# The problem
Look for the line containing "Vector(map(max, high, point))" in the listing below. Retype that line and every subsequent line through the last one, and only those.

# Data shown
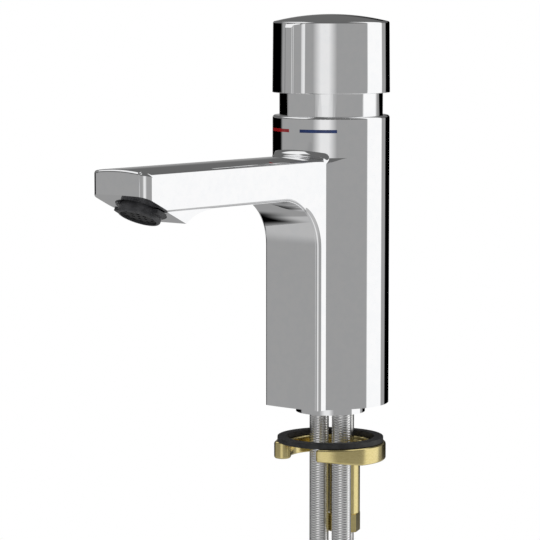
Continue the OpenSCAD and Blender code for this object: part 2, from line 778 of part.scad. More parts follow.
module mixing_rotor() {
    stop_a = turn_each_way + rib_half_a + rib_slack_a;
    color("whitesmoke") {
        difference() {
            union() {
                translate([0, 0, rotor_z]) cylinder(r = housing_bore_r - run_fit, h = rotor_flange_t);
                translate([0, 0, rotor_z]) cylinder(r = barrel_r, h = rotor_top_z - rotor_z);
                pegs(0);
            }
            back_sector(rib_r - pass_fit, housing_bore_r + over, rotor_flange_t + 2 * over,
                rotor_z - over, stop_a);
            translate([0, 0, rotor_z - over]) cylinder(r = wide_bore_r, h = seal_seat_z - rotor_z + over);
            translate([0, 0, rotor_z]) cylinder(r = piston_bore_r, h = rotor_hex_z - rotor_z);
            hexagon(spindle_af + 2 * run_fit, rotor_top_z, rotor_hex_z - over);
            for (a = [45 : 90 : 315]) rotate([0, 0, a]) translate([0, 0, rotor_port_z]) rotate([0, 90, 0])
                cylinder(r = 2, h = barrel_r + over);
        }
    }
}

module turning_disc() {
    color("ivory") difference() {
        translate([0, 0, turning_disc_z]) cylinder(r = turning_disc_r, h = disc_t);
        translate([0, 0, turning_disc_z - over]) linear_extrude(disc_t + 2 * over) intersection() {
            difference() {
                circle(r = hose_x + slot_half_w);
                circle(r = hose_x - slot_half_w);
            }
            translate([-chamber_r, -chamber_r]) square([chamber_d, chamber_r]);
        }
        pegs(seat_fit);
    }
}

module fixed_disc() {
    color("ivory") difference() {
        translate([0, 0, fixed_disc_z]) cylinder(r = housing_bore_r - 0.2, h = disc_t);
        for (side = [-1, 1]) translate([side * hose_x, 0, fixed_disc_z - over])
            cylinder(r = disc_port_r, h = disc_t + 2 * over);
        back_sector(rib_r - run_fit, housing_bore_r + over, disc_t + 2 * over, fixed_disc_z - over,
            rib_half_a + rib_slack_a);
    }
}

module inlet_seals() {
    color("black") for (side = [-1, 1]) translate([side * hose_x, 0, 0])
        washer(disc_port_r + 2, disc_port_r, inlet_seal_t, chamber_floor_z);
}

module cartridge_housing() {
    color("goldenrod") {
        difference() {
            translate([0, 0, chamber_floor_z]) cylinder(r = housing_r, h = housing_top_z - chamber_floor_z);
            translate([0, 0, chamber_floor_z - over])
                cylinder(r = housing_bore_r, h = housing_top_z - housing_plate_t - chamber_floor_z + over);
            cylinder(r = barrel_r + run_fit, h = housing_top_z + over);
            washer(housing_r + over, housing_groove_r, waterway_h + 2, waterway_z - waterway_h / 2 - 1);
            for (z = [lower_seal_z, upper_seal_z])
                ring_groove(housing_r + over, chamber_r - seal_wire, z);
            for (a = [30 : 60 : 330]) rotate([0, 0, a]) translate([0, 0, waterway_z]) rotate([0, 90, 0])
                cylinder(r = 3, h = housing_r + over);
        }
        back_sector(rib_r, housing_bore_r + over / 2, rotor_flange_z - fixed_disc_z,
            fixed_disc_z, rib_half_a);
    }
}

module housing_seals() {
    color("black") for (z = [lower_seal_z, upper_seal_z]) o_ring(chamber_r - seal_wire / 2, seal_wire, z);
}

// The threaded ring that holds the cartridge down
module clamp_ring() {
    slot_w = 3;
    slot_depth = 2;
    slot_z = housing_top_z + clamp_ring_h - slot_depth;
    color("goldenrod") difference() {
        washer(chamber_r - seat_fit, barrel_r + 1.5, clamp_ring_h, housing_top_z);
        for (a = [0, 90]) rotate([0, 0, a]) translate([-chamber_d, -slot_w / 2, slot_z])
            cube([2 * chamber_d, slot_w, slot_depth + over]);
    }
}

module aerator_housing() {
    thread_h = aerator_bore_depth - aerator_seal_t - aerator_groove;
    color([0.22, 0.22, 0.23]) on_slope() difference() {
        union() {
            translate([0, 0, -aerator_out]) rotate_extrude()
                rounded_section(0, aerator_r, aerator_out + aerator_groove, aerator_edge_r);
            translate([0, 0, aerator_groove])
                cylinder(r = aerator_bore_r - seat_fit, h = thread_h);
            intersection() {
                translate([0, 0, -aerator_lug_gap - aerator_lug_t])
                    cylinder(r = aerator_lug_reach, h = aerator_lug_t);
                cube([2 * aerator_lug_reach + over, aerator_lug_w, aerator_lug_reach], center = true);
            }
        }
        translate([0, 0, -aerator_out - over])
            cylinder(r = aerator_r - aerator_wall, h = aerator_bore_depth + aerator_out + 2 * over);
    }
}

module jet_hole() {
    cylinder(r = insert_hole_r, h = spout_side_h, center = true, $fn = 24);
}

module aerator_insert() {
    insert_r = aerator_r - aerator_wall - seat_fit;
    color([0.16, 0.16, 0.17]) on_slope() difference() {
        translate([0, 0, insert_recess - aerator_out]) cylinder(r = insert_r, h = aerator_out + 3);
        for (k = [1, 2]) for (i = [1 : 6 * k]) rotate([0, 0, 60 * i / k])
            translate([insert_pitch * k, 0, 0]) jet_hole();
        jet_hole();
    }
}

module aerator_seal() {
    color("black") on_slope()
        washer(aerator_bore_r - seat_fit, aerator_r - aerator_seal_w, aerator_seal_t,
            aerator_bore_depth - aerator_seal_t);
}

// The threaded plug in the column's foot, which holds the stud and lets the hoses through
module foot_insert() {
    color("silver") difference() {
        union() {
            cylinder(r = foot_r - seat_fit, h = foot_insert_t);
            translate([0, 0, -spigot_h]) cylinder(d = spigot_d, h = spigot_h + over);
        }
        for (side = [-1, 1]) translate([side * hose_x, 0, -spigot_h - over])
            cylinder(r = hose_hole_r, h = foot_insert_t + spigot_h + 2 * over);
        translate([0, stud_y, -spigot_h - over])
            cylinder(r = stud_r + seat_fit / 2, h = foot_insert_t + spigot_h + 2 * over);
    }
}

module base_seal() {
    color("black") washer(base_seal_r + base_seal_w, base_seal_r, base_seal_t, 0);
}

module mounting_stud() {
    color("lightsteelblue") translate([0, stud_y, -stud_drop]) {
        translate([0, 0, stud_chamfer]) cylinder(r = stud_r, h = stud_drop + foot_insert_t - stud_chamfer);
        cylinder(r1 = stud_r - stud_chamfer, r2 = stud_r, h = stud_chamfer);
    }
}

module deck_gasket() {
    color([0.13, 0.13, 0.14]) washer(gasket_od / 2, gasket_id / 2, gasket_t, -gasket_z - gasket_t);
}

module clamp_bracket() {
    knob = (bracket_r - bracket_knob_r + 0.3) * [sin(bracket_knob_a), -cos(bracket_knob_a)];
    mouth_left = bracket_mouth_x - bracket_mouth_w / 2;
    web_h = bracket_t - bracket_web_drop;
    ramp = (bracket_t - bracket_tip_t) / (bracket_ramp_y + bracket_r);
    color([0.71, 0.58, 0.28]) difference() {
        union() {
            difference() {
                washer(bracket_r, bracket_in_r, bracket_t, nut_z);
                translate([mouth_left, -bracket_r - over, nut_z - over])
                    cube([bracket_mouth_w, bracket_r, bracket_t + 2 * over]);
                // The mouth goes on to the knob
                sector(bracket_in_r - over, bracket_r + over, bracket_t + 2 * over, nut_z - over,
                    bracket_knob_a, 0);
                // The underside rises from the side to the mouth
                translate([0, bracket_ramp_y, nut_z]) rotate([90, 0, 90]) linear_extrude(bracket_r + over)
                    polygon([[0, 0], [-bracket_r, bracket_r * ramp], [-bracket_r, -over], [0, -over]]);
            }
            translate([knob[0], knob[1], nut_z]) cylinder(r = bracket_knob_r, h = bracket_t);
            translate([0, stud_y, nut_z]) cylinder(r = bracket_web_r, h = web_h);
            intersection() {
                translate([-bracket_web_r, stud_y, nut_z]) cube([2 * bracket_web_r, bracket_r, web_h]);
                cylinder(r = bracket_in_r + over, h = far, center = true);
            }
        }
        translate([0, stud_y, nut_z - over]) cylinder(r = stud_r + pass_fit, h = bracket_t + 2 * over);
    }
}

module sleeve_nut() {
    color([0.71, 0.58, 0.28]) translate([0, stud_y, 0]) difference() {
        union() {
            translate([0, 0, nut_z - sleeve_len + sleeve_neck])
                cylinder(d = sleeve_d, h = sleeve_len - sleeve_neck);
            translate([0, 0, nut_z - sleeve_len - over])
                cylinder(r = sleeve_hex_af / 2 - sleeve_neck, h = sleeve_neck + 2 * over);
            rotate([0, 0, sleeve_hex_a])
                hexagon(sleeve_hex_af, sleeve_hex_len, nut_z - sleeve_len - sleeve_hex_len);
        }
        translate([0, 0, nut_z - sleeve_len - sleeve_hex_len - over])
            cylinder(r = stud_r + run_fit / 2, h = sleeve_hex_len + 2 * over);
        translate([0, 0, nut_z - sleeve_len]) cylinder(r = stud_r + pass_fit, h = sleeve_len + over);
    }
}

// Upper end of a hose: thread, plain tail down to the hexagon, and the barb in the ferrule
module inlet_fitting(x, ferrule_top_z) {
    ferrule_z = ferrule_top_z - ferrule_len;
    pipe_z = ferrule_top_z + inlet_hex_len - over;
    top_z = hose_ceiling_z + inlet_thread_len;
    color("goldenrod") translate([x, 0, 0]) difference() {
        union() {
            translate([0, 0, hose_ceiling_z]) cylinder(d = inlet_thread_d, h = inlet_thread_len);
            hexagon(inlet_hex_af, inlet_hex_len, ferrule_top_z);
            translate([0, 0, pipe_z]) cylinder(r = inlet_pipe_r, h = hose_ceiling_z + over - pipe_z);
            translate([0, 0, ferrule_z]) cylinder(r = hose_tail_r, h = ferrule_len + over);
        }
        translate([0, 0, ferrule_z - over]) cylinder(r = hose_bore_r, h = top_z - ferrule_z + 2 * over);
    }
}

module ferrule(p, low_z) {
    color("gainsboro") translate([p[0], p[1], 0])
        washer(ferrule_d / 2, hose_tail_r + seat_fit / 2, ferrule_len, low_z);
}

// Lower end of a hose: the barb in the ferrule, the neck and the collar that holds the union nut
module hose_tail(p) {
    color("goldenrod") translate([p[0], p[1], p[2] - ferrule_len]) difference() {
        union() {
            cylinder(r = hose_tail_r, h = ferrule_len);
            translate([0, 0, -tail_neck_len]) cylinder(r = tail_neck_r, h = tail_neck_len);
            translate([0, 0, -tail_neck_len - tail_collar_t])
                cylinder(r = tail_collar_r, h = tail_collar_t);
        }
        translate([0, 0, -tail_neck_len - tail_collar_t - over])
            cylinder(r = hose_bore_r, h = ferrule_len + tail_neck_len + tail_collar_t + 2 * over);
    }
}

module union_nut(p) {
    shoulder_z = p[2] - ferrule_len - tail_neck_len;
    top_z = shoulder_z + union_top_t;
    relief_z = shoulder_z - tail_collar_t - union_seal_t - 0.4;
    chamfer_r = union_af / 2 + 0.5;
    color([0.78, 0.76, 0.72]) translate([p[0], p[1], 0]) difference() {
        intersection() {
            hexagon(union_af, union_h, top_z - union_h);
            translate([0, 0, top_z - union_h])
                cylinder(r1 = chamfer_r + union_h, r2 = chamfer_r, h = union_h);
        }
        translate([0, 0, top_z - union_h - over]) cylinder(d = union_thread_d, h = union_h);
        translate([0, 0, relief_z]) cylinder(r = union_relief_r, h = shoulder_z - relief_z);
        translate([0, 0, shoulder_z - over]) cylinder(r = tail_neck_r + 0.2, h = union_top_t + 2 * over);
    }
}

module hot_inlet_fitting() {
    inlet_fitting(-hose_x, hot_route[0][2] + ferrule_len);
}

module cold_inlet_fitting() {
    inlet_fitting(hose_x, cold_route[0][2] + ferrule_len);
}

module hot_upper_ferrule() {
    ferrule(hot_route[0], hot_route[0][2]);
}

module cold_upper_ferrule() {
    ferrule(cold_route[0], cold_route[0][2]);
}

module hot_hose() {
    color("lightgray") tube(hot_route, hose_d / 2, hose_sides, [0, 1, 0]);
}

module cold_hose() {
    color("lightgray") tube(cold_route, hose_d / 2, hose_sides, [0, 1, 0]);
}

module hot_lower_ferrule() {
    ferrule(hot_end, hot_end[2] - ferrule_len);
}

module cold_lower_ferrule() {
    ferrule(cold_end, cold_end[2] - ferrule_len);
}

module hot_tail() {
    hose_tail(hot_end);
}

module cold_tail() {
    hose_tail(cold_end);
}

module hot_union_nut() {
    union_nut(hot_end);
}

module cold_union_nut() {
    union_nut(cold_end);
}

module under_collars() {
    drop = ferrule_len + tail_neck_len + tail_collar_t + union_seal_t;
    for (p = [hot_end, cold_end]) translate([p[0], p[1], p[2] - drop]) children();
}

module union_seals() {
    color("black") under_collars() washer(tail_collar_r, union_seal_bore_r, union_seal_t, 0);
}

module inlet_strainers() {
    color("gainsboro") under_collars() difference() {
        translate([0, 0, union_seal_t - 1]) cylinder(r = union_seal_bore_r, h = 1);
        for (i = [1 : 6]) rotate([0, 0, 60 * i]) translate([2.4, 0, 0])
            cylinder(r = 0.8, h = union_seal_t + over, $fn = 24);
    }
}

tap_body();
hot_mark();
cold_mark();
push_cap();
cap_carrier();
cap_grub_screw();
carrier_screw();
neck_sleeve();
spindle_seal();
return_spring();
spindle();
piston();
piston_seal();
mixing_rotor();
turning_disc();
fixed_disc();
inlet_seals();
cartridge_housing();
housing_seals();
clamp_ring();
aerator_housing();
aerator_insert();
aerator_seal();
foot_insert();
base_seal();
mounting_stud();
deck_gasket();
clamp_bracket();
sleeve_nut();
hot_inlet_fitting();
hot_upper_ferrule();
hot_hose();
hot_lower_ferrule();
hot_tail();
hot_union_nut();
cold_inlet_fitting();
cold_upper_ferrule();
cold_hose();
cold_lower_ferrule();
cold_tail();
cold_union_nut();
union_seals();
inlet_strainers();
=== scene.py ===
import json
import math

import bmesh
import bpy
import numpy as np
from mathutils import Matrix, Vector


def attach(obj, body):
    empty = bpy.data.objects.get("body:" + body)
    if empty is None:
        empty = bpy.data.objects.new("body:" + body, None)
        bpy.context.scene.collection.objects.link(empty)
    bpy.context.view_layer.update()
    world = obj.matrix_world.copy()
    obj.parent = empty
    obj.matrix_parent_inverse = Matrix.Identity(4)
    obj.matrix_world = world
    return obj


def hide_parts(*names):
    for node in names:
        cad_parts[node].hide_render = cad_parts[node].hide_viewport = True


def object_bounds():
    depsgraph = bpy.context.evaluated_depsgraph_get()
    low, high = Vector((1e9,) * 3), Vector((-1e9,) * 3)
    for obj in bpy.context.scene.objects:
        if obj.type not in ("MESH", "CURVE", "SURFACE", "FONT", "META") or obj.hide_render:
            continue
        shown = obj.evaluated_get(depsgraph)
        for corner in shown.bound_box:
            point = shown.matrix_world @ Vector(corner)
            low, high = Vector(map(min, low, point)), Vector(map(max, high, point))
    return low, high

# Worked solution
            low, high = Vector(map(min, low, point)), Vector(map(max, high, point))
    return low, high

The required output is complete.